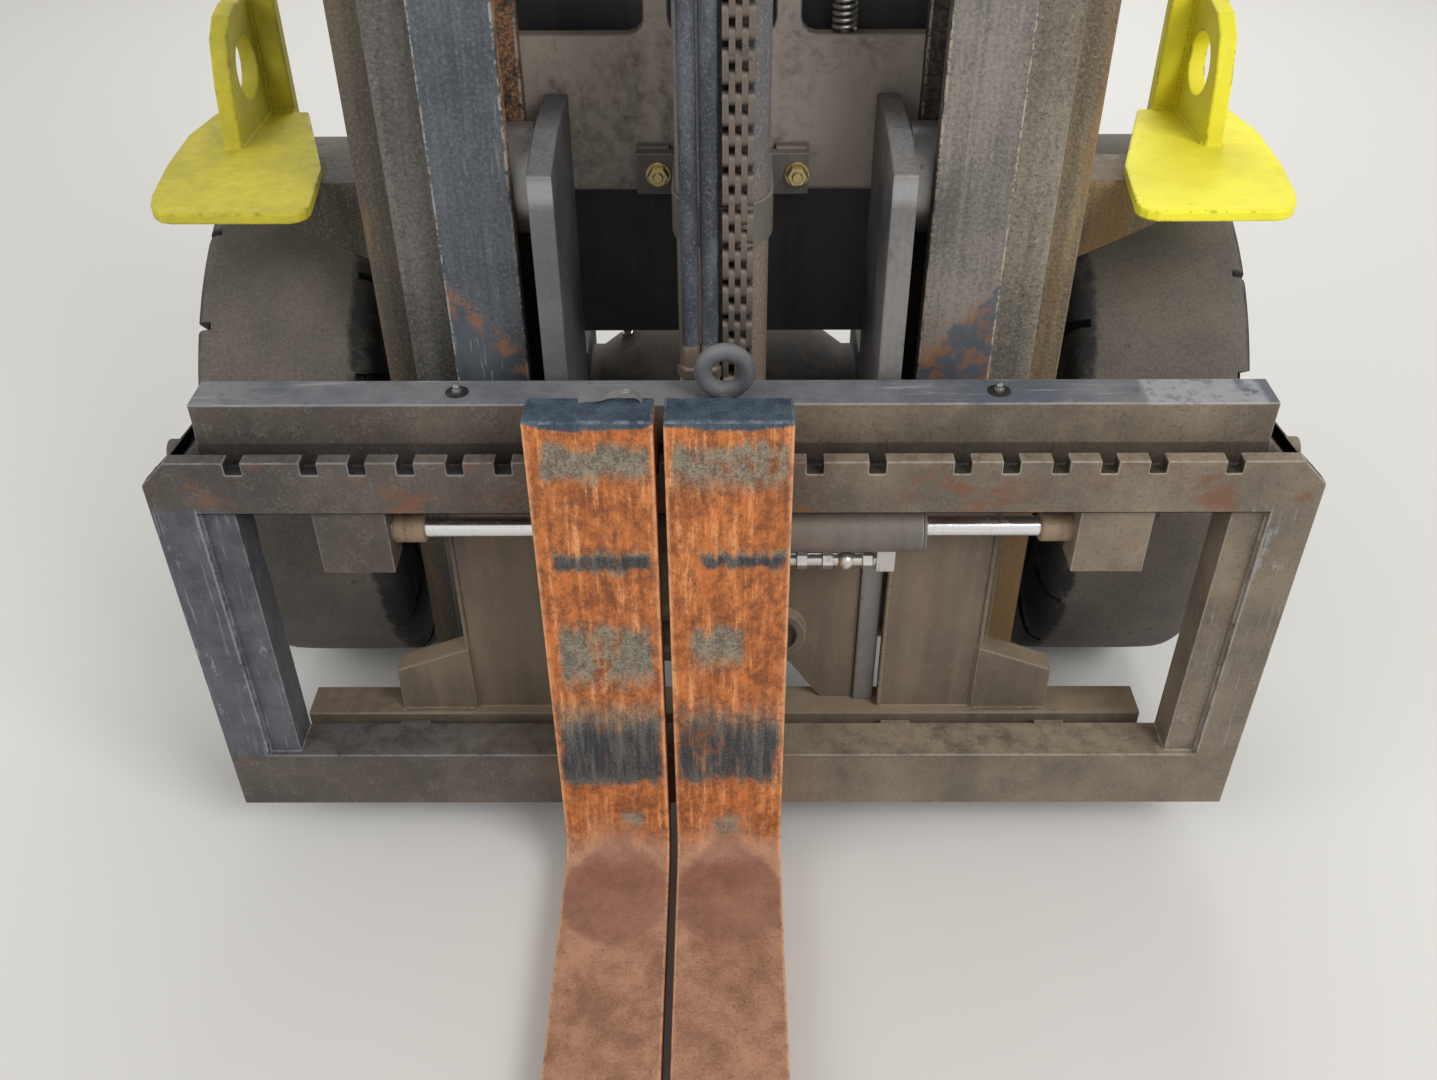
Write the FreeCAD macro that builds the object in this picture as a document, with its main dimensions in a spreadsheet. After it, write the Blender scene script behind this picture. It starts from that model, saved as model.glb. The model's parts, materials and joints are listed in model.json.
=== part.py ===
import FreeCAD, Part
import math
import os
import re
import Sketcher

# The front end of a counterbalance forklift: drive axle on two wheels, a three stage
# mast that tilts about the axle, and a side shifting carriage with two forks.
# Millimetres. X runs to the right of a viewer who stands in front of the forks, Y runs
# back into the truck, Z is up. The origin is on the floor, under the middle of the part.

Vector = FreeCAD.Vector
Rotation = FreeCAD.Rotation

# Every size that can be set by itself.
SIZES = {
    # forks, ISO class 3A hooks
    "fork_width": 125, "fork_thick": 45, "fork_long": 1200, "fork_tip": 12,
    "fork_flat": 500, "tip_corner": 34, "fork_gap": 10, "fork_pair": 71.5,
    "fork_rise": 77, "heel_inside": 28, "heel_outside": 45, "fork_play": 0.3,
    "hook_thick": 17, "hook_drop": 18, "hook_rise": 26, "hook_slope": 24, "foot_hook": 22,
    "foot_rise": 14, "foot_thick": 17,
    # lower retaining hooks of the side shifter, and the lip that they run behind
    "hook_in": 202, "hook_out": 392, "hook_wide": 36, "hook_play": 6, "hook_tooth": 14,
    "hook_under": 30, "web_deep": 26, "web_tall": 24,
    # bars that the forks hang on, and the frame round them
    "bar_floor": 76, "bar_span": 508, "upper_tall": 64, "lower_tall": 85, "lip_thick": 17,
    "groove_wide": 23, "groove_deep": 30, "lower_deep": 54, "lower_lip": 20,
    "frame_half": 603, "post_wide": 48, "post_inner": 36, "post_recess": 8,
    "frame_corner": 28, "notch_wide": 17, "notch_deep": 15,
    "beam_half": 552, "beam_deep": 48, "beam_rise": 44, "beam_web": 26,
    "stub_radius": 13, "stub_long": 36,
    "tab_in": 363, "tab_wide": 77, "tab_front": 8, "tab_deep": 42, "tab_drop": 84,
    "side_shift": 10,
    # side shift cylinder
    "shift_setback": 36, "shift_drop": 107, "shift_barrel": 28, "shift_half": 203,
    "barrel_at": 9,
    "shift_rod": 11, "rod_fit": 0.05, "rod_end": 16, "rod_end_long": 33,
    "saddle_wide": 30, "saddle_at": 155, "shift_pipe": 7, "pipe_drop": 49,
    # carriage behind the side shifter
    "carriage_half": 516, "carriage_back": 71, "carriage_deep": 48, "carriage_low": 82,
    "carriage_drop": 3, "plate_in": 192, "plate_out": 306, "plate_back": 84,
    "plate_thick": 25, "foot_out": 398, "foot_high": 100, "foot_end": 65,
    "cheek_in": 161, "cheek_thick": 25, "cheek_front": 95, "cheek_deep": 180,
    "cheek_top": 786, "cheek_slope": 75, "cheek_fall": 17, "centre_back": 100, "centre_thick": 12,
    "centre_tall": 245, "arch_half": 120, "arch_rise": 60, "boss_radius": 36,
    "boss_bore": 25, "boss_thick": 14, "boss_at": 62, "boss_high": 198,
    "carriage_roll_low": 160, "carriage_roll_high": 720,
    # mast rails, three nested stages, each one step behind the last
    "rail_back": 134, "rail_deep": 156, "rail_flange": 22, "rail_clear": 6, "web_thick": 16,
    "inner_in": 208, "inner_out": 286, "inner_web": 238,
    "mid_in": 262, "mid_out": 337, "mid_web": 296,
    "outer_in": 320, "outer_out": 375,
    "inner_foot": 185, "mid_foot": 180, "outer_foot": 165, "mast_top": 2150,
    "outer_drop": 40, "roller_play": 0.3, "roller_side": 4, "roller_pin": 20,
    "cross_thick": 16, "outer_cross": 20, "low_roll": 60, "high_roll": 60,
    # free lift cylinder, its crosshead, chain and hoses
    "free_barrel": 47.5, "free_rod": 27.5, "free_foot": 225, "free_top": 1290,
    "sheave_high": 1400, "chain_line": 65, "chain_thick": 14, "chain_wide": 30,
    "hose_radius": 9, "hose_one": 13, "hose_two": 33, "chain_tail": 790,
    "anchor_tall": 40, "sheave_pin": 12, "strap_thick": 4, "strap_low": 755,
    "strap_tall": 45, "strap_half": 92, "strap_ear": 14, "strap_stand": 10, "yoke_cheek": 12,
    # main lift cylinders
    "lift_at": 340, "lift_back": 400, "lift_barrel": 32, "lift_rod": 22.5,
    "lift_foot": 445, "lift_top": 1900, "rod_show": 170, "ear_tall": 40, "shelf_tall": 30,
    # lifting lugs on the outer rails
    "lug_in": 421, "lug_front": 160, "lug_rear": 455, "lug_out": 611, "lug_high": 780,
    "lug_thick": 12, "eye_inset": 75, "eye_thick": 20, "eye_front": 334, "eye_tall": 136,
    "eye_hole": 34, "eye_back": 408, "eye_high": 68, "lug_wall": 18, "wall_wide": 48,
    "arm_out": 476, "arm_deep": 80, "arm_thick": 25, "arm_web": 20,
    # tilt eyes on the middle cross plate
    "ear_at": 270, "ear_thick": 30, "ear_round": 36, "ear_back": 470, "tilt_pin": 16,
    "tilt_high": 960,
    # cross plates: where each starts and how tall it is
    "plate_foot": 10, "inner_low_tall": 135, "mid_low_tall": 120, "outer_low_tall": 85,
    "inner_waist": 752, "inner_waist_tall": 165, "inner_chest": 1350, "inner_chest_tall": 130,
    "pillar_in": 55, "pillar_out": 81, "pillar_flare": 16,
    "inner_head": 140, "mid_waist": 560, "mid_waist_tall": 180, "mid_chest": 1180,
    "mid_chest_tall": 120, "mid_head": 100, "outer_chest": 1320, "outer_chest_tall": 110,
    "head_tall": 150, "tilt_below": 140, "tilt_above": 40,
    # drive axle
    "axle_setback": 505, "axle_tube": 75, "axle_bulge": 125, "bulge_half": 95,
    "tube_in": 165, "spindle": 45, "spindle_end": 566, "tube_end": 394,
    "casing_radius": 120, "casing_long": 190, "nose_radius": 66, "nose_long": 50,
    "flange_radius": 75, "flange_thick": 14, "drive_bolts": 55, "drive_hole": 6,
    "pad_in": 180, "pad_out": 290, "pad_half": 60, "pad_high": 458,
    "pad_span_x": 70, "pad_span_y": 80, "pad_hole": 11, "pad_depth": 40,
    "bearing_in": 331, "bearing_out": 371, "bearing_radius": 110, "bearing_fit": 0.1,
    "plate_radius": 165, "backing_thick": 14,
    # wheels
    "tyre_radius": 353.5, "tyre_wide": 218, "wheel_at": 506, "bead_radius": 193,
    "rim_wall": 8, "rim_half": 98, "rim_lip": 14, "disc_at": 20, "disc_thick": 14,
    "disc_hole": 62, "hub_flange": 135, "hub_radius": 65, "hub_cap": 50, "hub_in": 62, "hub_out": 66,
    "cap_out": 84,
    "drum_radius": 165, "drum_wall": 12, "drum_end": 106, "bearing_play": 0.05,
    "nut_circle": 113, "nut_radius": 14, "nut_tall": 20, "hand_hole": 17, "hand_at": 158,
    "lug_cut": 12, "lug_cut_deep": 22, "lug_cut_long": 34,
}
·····
Write down every line of the data exactly as it appears above.

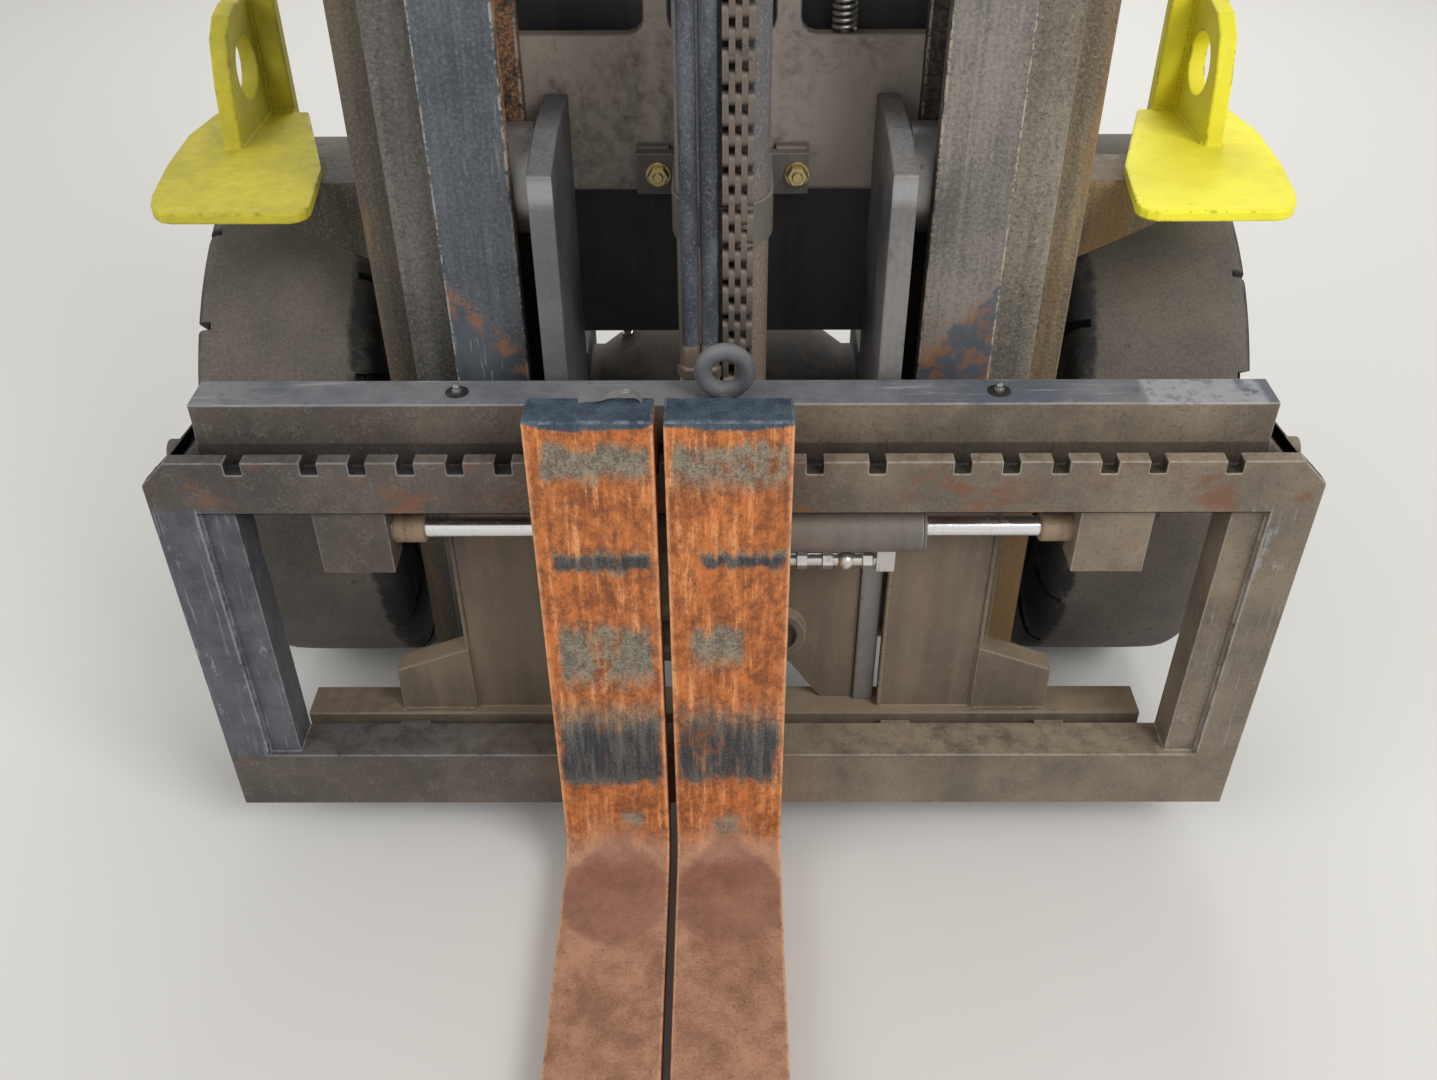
Write the FreeCAD macro that builds the object in this picture as a document, with its main dimensions in a spreadsheet. After it, write the Blender scene script behind this picture. It starts from that model, saved as model.glb. The model's parts, materials and joints are listed in model.json.
=== part.py ===
import FreeCAD, Part
import math
import os
import re
import Sketcher

# The front end of a counterbalance forklift: drive axle on two wheels, a three stage
# mast that tilts about the axle, and a side shifting carriage with two forks.
# Millimetres. X runs to the right of a viewer who stands in front of the forks, Y runs
# back into the truck, Z is up. The origin is on the floor, under the middle of the part.

Vector = FreeCAD.Vector
Rotation = FreeCAD.Rotation

# Every size that can be set by itself.
SIZES = {
    # forks, ISO class 3A hooks
    "fork_width": 125, "fork_thick": 45, "fork_long": 1200, "fork_tip": 12,
    "fork_flat": 500, "tip_corner": 34, "fork_gap": 10, "fork_pair": 71.5,
    "fork_rise": 77, "heel_inside": 28, "heel_outside": 45, "fork_play": 0.3,
    "hook_thick": 17, "hook_drop": 18, "hook_rise": 26, "hook_slope": 24, "foot_hook": 22,
    "foot_rise": 14, "foot_thick": 17,
    # lower retaining hooks of the side shifter, and the lip that they run behind
    "hook_in": 202, "hook_out": 392, "hook_wide": 36, "hook_play": 6, "hook_tooth": 14,
    "hook_under": 30, "web_deep": 26, "web_tall": 24,
    # bars that the forks hang on, and the frame round them
    "bar_floor": 76, "bar_span": 508, "upper_tall": 64, "lower_tall": 85, "lip_thick": 17,
    "groove_wide": 23, "groove_deep": 30, "lower_deep": 54, "lower_lip": 20,
    "frame_half": 603, "post_wide": 48, "post_inner": 36, "post_recess": 8,
    "frame_corner": 28, "notch_wide": 17, "notch_deep": 15,
    "beam_half": 552, "beam_deep": 48, "beam_rise": 44, "beam_web": 26,
    "stub_radius": 13, "stub_long": 36,
    "tab_in": 363, "tab_wide": 77, "tab_front": 8, "tab_deep": 42, "tab_drop": 84,
    "side_shift": 10,
    # side shift cylinder
    "shift_setback": 36, "shift_drop": 107, "shift_barrel": 28, "shift_half": 203,
    "barrel_at": 9,
    "shift_rod": 11, "rod_fit": 0.05, "rod_end": 16, "rod_end_long": 33,
    "saddle_wide": 30, "saddle_at": 155, "shift_pipe": 7, "pipe_drop": 49,
    # carriage behind the side shifter
    "carriage_half": 516, "carriage_back": 71, "carriage_deep": 48, "carriage_low": 82,
    "carriage_drop": 3, "plate_in": 192, "plate_out": 306, "plate_back": 84,
    "plate_thick": 25, "foot_out": 398, "foot_high": 100, "foot_end": 65,
    "cheek_in": 161, "cheek_thick": 25, "cheek_front": 95, "cheek_deep": 180,
    "cheek_top": 786, "cheek_slope": 75, "cheek_fall": 17, "centre_back": 100, "centre_thick": 12,
    "centre_tall": 245, "arch_half": 120, "arch_rise": 60, "boss_radius": 36,
    "boss_bore": 25, "boss_thick": 14, "boss_at": 62, "boss_high": 198,
    "carriage_roll_low": 160, "carriage_roll_high": 720,
    # mast rails, three nested stages, each one step behind the last
    "rail_back": 134, "rail_deep": 156, "rail_flange": 22, "rail_clear": 6, "web_thick": 16,
    "inner_in": 208, "inner_out": 286, "inner_web": 238,
    "mid_in": 262, "mid_out": 337, "mid_web": 296,
    "outer_in": 320, "outer_out": 375,
    "inner_foot": 185, "mid_foot": 180, "outer_foot": 165, "mast_top": 2150,
    "outer_drop": 40, "roller_play": 0.3, "roller_side": 4, "roller_pin": 20,
    "cross_thick": 16, "outer_cross": 20, "low_roll": 60, "high_roll": 60,
    # free lift cylinder, its crosshead, chain and hoses
    "free_barrel": 47.5, "free_rod": 27.5, "free_foot": 225, "free_top": 1290,
    "sheave_high": 1400, "chain_line": 65, "chain_thick": 14, "chain_wide": 30,
    "hose_radius": 9, "hose_one": 13, "hose_two": 33, "chain_tail": 790,
    "anchor_tall": 40, "sheave_pin": 12, "strap_thick": 4, "strap_low": 755,
    "strap_tall": 45, "strap_half": 92, "strap_ear": 14, "strap_stand": 10, "yoke_cheek": 12,
    # main lift cylinders
    "lift_at": 340, "lift_back": 400, "lift_barrel": 32, "lift_rod": 22.5,
    "lift_foot": 445, "lift_top": 1900, "rod_show": 170, "ear_tall": 40, "shelf_tall": 30,
    # lifting lugs on the outer rails
    "lug_in": 421, "lug_front": 160, "lug_rear": 455, "lug_out": 611, "lug_high": 780,
    "lug_thick": 12, "eye_inset": 75, "eye_thick": 20, "eye_front": 334, "eye_tall": 136,
    "eye_hole": 34, "eye_back": 408, "eye_high": 68, "lug_wall": 18, "wall_wide": 48,
    "arm_out": 476, "arm_deep": 80, "arm_thick": 25, "arm_web": 20,
    # tilt eyes on the middle cross plate
    "ear_at": 270, "ear_thick": 30, "ear_round": 36, "ear_back": 470, "tilt_pin": 16,
    "tilt_high": 960,
    # cross plates: where each starts and how tall it is
    "plate_foot": 10, "inner_low_tall": 135, "mid_low_tall": 120, "outer_low_tall": 85,
    "inner_waist": 752, "inner_waist_tall": 165, "inner_chest": 1350, "inner_chest_tall": 130,
    "pillar_in": 55, "pillar_out": 81, "pillar_flare": 16,
    "inner_head": 140, "mid_waist": 560, "mid_waist_tall": 180, "mid_chest": 1180,
    "mid_chest_tall": 120, "mid_head": 100, "outer_chest": 1320, "outer_chest_tall": 110,
    "head_tall": 150, "tilt_below": 140, "tilt_above": 40,
    # drive axle
    "axle_setback": 505, "axle_tube": 75, "axle_bulge": 125, "bulge_half": 95,
    "tube_in": 165, "spindle": 45, "spindle_end": 566, "tube_end": 394,
    "casing_radius": 120, "casing_long": 190, "nose_radius": 66, "nose_long": 50,
    "flange_radius": 75, "flange_thick": 14, "drive_bolts": 55, "drive_hole": 6,
    "pad_in": 180, "pad_out": 290, "pad_half": 60, "pad_high": 458,
    "pad_span_x": 70, "pad_span_y": 80, "pad_hole": 11, "pad_depth": 40,
    "bearing_in": 331, "bearing_out": 371, "bearing_radius": 110, "bearing_fit": 0.1,
    "plate_radius": 165, "backing_thick": 14,
    # wheels
    "tyre_radius": 353.5, "tyre_wide": 218, "wheel_at": 506, "bead_radius": 193,
    "rim_wall": 8, "rim_half": 98, "rim_lip": 14, "disc_at": 20, "disc_thick": 14,
    "disc_hole": 62, "hub_flange": 135, "hub_radius": 65, "hub_cap": 50, "hub_in": 62, "hub_out": 66,
    "cap_out": 84,
    "drum_radius": 165, "drum_wall": 12, "drum_end": 106, "bearing_play": 0.05,
    "nut_circle": 113, "nut_radius": 14, "nut_tall": 20, "hand_hole": 17, "hand_at": 158,
    "lug_cut": 12, "lug_cut_deep": 22, "lug_cut_long": 34,
}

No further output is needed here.